■ **WHAT IS REQUIRED**: Each line that holds the word "from" counts once; report the total and nothing else.

■ **MATERIAL PROVIDED**:
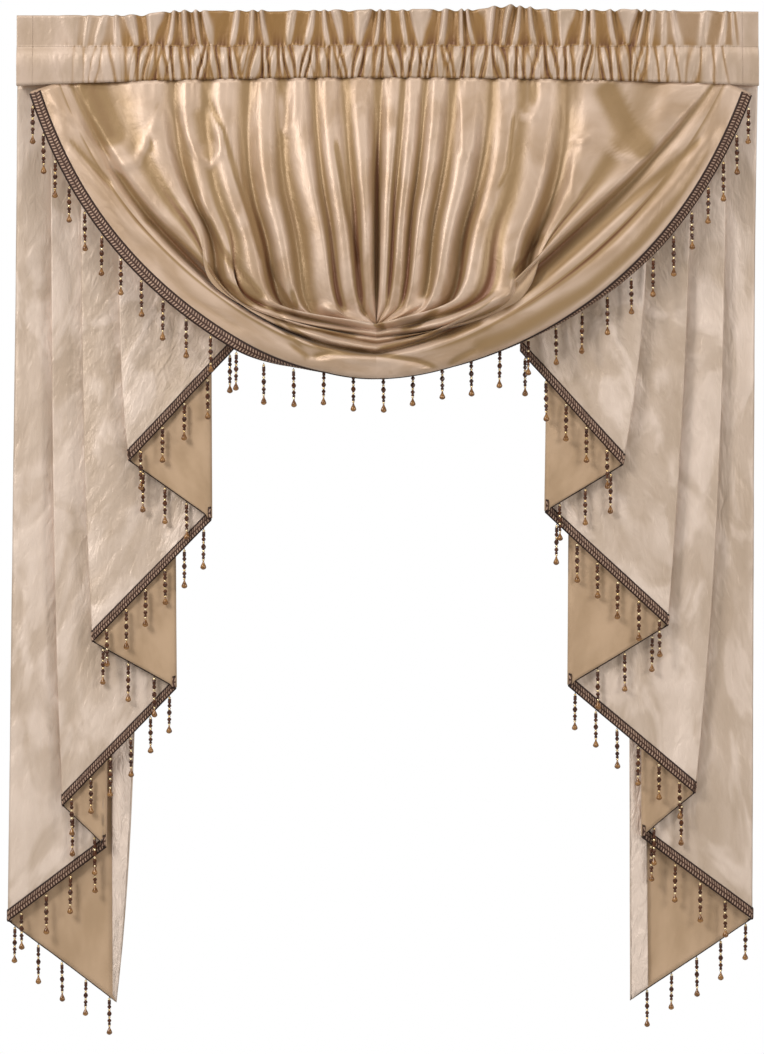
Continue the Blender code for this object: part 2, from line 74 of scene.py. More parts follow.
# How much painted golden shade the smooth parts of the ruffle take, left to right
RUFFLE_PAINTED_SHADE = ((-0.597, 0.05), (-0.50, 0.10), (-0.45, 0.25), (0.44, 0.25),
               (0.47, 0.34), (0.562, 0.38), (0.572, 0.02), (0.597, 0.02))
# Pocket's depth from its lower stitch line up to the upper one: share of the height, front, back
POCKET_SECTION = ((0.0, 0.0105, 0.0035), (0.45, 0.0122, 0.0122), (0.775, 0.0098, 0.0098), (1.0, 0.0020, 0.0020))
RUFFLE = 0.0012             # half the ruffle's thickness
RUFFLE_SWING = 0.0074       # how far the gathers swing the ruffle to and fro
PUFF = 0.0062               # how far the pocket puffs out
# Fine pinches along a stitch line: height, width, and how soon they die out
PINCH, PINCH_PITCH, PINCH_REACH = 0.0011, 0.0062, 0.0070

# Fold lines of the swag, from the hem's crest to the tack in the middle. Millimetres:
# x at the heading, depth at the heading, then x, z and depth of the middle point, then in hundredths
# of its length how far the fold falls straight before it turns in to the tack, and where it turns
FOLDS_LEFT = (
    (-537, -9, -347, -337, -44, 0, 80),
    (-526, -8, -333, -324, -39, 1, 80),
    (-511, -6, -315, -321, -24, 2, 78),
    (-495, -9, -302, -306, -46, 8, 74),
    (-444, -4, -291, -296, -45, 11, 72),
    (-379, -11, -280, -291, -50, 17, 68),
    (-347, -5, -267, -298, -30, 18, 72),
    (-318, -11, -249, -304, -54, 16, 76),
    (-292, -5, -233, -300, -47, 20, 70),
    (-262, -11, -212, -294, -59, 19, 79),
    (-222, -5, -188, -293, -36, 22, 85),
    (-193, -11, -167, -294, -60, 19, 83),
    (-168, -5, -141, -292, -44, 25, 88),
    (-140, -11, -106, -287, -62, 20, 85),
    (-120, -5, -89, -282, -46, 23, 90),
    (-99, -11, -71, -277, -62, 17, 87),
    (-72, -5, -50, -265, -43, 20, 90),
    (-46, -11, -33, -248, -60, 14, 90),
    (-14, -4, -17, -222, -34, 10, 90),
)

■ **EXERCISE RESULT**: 3